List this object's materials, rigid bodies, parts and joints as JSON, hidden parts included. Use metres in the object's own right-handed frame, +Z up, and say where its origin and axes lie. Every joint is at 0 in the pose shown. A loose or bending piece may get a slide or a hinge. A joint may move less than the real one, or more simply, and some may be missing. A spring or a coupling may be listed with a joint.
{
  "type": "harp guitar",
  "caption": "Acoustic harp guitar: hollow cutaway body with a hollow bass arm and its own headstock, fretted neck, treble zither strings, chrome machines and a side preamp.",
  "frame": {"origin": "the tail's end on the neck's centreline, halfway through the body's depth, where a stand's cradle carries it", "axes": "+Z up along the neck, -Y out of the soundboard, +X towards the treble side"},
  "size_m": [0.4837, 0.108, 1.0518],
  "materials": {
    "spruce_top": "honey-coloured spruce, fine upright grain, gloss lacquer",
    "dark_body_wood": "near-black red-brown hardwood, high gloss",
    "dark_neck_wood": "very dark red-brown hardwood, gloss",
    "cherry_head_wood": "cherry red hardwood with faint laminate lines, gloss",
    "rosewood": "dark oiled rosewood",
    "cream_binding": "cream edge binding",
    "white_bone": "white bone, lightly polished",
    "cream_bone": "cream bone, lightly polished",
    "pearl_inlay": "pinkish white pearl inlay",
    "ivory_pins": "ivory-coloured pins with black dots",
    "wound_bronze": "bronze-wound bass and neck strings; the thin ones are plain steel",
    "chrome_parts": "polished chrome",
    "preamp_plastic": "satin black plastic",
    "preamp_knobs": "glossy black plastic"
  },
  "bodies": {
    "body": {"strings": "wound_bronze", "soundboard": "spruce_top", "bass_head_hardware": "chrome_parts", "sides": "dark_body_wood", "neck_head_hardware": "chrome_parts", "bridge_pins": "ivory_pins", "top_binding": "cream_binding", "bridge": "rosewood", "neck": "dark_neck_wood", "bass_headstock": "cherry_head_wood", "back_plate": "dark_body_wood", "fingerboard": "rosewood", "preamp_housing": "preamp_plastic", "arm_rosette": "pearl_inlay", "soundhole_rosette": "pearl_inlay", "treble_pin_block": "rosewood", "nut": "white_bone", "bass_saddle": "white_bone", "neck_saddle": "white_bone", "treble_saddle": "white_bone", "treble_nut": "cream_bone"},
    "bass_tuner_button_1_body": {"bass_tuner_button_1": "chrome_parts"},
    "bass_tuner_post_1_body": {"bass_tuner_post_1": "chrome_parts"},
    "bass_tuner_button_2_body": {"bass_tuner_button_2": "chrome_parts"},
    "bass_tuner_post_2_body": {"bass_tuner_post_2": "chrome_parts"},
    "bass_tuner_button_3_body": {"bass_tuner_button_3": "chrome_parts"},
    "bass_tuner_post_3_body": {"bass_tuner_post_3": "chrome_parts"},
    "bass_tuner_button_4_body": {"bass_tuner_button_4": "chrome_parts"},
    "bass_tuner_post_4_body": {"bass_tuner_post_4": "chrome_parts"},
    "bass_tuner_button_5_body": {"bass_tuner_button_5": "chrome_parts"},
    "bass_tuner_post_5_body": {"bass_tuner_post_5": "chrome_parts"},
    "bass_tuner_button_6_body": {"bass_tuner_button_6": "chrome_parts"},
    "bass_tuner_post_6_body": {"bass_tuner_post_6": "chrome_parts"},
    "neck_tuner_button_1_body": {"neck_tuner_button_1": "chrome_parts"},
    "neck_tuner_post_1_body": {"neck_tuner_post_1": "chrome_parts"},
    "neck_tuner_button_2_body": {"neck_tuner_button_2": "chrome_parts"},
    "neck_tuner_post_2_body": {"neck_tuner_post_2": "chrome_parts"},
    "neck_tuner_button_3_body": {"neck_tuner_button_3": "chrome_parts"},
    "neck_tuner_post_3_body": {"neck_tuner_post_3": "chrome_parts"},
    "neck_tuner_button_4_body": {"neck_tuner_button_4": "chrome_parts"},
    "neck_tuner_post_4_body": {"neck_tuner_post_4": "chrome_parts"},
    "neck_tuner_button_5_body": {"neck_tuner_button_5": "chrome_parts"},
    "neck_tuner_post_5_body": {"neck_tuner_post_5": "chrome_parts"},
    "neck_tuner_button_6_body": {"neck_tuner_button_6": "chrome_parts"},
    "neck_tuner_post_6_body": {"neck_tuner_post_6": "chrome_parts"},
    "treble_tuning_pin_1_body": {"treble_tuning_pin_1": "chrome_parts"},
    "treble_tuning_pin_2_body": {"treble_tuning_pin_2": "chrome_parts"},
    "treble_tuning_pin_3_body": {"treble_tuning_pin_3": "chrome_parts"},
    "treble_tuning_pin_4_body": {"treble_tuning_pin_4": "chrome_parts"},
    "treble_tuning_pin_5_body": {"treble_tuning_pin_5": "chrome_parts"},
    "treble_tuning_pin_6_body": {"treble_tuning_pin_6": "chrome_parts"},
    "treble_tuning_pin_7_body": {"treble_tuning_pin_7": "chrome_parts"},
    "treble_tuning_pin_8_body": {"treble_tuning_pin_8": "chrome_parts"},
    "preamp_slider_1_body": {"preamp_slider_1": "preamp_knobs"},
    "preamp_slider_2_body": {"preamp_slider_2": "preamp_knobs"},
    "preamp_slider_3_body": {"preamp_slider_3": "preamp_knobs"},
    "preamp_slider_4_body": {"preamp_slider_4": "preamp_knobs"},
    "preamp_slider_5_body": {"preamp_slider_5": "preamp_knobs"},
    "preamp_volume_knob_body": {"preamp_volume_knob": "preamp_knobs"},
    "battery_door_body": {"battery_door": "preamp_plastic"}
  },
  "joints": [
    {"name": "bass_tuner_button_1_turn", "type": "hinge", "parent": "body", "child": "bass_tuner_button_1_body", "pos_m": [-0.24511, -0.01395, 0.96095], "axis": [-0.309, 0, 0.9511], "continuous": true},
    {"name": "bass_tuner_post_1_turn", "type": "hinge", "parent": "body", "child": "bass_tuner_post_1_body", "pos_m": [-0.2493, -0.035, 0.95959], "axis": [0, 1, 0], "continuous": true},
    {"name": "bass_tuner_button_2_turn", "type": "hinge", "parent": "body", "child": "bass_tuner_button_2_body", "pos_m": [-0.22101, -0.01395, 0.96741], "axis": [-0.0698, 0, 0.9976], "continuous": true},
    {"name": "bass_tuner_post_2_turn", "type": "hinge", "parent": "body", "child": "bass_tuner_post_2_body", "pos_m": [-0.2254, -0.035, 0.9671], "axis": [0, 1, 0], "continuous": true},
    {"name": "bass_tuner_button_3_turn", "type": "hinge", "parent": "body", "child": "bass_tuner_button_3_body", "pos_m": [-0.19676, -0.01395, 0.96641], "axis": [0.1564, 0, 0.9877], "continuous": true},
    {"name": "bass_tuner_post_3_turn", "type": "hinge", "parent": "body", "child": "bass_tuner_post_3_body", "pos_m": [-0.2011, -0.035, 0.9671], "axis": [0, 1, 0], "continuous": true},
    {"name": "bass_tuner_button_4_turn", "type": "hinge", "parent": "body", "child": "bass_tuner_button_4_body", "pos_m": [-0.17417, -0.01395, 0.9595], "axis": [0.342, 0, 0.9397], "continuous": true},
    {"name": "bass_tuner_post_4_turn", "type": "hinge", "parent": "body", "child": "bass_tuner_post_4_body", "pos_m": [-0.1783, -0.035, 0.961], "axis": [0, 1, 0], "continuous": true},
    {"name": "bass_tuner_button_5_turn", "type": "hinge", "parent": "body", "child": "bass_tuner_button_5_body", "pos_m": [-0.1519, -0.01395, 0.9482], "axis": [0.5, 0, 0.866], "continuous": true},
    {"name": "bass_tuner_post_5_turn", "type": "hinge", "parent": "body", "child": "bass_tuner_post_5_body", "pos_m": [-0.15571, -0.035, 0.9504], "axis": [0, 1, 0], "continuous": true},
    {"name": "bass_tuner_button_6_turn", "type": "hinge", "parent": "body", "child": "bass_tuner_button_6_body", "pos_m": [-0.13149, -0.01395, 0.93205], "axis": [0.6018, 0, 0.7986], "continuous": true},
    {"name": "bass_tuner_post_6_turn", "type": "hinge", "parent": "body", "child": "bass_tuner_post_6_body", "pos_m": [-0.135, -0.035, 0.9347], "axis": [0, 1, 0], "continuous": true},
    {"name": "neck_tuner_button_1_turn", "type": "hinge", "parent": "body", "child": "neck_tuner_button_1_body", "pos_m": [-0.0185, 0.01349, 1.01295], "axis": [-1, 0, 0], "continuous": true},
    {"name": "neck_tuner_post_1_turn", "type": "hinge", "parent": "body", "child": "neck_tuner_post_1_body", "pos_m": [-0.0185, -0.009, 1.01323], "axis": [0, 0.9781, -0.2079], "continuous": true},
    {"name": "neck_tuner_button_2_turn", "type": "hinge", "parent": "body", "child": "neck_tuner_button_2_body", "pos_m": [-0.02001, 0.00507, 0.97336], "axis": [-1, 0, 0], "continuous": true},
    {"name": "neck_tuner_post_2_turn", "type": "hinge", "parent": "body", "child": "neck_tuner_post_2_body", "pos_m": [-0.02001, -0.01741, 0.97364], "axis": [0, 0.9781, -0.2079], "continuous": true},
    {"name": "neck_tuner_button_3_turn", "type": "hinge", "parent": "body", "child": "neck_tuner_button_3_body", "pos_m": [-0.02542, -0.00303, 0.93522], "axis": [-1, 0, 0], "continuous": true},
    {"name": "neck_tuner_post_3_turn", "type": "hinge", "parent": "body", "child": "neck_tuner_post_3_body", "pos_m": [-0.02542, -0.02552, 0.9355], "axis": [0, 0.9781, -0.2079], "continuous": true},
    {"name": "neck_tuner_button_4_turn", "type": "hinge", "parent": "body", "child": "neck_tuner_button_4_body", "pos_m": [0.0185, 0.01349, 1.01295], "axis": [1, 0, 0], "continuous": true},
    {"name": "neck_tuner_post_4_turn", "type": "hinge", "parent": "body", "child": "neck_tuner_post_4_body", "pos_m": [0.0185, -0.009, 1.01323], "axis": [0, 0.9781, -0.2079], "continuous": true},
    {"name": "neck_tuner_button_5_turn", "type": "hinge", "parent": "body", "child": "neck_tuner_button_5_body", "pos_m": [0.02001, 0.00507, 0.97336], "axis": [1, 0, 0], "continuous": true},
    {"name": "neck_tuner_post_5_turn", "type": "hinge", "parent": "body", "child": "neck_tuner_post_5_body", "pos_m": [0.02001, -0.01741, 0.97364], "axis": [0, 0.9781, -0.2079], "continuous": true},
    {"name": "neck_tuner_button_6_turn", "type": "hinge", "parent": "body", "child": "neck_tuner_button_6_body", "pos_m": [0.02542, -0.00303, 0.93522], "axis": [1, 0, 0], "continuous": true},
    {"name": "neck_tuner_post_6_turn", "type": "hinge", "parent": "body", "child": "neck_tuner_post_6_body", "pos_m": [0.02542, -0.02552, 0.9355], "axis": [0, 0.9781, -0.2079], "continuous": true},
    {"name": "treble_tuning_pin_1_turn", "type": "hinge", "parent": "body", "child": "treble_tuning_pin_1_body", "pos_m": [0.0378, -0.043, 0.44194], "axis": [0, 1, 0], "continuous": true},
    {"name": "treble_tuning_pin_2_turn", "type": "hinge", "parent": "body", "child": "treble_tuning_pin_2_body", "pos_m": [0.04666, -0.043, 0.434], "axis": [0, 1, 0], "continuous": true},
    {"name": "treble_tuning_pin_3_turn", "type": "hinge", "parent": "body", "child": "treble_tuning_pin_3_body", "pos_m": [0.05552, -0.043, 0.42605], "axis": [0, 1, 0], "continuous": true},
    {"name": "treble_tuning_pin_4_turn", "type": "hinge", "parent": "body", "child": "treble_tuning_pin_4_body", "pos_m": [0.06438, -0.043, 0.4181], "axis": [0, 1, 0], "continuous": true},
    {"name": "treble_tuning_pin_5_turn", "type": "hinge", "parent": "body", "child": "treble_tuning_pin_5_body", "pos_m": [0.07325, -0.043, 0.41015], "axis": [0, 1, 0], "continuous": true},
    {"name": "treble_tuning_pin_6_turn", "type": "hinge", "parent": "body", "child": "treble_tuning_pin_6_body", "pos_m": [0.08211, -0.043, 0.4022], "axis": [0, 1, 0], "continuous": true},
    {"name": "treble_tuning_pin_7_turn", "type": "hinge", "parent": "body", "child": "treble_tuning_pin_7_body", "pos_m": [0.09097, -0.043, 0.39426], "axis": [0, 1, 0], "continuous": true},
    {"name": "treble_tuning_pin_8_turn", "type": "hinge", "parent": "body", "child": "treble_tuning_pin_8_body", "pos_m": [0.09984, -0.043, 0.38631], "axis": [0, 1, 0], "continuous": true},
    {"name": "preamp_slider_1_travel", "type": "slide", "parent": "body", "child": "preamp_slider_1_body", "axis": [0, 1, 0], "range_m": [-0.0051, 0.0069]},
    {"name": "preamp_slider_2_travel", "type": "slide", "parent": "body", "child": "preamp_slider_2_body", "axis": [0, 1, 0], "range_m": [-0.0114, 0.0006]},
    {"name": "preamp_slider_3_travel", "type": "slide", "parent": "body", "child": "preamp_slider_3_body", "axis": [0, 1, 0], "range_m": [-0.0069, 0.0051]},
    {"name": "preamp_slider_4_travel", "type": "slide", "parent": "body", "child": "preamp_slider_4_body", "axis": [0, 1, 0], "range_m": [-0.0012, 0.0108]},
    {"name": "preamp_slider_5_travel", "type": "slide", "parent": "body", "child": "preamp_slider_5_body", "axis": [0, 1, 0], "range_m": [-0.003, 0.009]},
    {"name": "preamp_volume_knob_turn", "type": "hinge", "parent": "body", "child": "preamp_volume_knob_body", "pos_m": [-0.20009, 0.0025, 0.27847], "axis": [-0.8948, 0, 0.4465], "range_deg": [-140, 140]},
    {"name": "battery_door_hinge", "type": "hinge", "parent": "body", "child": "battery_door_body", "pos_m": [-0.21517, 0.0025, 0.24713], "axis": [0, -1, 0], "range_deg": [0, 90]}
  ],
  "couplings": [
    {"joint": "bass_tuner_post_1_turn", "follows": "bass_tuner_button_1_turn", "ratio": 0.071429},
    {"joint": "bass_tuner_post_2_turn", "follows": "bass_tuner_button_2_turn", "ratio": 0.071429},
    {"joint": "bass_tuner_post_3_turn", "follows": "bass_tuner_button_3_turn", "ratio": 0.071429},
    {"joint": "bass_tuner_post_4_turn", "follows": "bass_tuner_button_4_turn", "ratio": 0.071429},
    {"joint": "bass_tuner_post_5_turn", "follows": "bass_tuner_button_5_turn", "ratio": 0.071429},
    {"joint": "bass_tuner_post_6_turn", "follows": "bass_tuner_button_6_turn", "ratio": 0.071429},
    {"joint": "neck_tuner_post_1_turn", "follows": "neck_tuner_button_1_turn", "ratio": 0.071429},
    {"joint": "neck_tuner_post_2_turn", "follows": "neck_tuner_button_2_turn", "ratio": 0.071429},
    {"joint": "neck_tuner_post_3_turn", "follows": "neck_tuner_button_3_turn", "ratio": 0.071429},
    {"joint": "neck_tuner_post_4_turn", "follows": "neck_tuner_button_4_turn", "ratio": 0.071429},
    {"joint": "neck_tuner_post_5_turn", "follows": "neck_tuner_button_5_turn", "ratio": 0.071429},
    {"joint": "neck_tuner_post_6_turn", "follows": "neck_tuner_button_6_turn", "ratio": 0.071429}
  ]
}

▶ _TASK OBJECTIVE_
Say how many lines of the material contain the word "where", with no other text.

▶ _COMPLETE RESPONSE_
2